In three-dimensional geometry, the distance between two points represents the length of the straight line segment joining them in space. Since a point in space is specified by three coordinates, the distance formula must account for variations along all three mutually perpendicular directions. This concept extends the idea of distance in a plane to space in a natural and logical manner.

Definition

The distance between two points A with coordinates \( (x_1, y_1, z_1) \) and B with coordinates \( (x_2, y_2, z_2) \) is defined as the length of the line segment joining A and B. This distance is denoted by \( AB \).

Derivation of the Distance Formula

Consider two points \( A(x_1, y_1, z_1) \) and \( B(x_2, y_2, z_2) \) in space. From point B, draw perpendiculars to the coordinate planes so that a rectangular box is formed with edges parallel to the coordinate axes. Let the projections of B on the \( xy \)-plane be used to visualize the horizontal and vertical separations between the points.
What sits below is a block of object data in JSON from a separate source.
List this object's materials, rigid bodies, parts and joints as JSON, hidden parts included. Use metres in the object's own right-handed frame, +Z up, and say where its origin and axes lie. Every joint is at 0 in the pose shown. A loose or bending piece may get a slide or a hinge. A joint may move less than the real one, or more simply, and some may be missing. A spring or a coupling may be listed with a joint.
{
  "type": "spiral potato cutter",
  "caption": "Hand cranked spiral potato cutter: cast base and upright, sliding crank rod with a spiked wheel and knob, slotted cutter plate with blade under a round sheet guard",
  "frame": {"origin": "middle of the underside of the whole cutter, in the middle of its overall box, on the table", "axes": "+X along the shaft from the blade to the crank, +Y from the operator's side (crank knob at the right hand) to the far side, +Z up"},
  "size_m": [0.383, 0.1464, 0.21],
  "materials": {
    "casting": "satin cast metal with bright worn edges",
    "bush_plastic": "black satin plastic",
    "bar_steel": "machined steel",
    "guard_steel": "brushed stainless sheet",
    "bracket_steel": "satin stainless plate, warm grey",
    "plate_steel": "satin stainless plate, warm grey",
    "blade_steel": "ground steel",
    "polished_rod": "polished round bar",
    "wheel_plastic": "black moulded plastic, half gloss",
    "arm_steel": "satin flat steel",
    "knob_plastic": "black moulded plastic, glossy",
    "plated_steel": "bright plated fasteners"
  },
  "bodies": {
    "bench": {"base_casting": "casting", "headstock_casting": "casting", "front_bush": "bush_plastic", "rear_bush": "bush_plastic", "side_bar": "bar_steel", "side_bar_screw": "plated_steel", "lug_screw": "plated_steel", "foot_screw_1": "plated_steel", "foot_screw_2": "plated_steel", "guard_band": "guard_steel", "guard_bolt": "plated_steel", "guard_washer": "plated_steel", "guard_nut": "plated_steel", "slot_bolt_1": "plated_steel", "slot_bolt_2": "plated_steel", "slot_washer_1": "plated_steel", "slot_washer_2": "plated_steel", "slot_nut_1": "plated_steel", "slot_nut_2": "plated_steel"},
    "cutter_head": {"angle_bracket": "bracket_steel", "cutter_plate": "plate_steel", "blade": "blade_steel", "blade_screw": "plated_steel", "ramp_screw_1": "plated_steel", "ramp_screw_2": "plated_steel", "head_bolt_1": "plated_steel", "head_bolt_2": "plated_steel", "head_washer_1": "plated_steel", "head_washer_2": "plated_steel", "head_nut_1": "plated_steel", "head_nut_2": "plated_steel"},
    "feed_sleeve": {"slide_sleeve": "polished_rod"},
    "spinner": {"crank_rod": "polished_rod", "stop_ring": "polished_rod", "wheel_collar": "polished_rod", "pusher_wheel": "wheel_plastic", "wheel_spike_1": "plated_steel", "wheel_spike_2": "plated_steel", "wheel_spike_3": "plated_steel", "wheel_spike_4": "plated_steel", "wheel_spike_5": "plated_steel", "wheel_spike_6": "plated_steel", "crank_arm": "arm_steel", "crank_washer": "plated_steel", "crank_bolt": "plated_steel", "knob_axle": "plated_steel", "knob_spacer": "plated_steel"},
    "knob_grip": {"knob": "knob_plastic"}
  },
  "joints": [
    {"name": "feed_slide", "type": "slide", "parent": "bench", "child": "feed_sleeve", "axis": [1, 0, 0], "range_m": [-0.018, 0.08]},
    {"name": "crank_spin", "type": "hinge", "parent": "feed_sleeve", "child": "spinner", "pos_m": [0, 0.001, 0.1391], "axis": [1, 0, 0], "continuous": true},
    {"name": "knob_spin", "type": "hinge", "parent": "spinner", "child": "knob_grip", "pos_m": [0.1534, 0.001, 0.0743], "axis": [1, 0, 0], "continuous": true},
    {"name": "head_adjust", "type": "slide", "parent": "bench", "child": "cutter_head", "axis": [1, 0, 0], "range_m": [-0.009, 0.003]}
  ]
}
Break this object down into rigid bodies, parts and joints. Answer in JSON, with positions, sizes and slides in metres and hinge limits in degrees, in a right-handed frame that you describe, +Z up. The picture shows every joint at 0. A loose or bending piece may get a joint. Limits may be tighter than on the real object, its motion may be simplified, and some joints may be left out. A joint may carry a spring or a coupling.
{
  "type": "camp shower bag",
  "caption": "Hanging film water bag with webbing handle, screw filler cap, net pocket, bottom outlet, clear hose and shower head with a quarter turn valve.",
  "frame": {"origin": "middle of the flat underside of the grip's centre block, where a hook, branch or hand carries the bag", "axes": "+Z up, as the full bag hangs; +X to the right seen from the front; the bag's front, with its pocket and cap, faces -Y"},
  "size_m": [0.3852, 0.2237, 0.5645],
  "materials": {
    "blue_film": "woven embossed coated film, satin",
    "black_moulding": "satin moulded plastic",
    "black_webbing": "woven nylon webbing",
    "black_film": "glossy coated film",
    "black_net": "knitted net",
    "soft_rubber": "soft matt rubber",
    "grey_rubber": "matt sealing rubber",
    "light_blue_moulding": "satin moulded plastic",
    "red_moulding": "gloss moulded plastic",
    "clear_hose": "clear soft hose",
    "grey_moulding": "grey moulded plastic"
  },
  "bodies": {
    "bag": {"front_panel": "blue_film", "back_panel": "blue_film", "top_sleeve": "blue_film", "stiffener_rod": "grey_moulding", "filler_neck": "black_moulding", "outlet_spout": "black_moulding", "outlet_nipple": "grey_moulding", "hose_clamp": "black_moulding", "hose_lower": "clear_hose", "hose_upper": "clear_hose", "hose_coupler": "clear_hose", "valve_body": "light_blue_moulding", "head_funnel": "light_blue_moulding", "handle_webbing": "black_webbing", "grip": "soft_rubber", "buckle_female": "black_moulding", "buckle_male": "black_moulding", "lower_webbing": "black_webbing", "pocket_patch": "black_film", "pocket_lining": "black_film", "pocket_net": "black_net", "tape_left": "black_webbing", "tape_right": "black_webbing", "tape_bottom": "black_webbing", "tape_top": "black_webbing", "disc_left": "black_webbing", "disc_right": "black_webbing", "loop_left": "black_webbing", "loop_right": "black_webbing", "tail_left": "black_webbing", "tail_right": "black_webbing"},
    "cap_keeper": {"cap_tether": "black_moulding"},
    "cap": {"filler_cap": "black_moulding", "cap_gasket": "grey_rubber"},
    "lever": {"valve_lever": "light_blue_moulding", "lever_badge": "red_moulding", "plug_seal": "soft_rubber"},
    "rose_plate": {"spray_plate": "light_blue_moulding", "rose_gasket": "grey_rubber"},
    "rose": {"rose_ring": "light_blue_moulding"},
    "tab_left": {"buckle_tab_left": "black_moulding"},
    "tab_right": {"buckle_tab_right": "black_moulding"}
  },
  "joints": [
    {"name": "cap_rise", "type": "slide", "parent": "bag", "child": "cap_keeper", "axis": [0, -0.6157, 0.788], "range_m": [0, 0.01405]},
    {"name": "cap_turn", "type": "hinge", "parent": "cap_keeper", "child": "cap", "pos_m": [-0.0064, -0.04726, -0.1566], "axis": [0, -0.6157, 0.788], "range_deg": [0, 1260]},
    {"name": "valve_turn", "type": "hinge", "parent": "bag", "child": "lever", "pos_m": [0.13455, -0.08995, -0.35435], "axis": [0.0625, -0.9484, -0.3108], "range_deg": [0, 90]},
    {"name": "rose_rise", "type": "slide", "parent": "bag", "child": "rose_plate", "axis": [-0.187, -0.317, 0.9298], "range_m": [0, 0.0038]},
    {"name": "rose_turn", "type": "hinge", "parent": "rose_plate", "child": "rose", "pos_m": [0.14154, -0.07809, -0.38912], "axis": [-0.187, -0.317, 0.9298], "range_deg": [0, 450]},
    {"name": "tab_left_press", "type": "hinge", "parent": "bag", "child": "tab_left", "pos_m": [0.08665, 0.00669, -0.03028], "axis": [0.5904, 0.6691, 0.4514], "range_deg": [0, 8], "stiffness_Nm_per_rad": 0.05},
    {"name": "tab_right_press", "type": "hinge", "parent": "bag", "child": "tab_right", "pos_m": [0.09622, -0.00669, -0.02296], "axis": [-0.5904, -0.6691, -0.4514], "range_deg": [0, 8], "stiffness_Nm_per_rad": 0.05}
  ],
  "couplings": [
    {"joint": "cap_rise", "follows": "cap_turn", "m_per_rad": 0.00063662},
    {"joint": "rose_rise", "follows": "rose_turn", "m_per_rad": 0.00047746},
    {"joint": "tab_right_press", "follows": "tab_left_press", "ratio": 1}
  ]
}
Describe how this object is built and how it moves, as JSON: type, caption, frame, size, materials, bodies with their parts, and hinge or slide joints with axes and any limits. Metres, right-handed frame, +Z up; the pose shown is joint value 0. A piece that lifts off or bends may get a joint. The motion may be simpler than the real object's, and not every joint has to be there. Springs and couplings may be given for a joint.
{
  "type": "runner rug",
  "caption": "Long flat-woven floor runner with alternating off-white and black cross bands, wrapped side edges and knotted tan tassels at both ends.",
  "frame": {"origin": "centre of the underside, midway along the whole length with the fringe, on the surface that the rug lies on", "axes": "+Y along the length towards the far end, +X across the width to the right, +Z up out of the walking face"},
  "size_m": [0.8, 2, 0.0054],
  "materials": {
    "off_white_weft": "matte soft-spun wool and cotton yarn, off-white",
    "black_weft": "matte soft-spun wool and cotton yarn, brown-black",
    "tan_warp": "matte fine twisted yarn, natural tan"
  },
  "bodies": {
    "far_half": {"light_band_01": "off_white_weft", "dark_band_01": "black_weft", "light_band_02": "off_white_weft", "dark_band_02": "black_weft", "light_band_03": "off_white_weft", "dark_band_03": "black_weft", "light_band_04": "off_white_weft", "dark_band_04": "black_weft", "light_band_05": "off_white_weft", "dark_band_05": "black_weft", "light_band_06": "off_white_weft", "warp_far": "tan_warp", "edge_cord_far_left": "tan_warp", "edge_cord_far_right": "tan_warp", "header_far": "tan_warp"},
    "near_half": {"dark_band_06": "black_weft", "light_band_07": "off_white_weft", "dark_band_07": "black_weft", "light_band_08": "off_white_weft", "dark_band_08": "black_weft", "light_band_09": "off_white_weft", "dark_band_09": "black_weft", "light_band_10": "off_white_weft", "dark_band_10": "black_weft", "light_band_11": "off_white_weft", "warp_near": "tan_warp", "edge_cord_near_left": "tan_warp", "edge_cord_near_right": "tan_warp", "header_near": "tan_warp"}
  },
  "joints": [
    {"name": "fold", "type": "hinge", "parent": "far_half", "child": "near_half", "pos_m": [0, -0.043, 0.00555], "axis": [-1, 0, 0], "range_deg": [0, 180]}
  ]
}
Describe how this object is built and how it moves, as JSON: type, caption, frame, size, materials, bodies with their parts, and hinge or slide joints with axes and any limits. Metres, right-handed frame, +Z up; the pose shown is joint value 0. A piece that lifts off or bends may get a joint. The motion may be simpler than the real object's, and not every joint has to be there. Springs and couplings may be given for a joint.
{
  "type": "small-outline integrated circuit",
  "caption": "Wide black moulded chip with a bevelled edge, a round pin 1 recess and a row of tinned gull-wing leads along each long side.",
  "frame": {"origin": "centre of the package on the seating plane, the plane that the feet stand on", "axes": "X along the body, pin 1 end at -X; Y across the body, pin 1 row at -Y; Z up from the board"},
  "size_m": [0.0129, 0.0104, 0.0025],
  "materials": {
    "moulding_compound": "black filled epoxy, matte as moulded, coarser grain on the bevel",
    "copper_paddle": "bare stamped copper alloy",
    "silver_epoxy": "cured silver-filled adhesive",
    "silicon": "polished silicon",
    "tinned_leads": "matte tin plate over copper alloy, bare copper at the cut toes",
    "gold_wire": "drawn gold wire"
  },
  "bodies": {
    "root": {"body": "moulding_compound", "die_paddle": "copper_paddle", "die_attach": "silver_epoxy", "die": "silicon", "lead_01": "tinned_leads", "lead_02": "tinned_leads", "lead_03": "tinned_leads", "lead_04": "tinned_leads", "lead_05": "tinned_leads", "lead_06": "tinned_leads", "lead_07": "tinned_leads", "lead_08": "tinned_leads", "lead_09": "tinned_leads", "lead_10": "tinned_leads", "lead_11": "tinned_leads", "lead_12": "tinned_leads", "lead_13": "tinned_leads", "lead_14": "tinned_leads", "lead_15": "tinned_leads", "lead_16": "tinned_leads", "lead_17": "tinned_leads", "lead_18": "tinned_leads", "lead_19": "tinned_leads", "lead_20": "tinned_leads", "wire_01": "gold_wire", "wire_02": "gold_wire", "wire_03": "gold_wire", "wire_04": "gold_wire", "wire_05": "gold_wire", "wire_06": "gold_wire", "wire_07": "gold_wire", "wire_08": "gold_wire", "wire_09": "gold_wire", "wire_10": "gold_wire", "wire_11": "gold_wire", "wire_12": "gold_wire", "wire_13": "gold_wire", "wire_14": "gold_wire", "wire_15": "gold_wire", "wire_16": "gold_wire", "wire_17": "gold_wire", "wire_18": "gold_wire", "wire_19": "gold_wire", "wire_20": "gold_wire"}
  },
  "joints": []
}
The difference in the x-coordinates gives the distance measured parallel to the x-axis, the difference in the y-coordinates gives the distance measured parallel to the y-axis, and the difference in the z-coordinates gives the distance measured parallel to the z-axis.

Thus, the lengths of the edges of the rectangular box are \( |x_2 - x_1| \), \( |y_2 - y_1| \), and \( |z_2 - z_1| \).

Applying the theorem of Pythagoras successively, first in the horizontal plane and then in space, we obtain the required distance.

Proof

Let the distance between the projections of points A and B on the \( xy \)-plane be denoted by \( d \). Using the distance formula in a plane,

\[ \begin{aligned} d^2 &= (x_2 - x_1)^2 + (y_2 - y_1)^2 \end{aligned} \]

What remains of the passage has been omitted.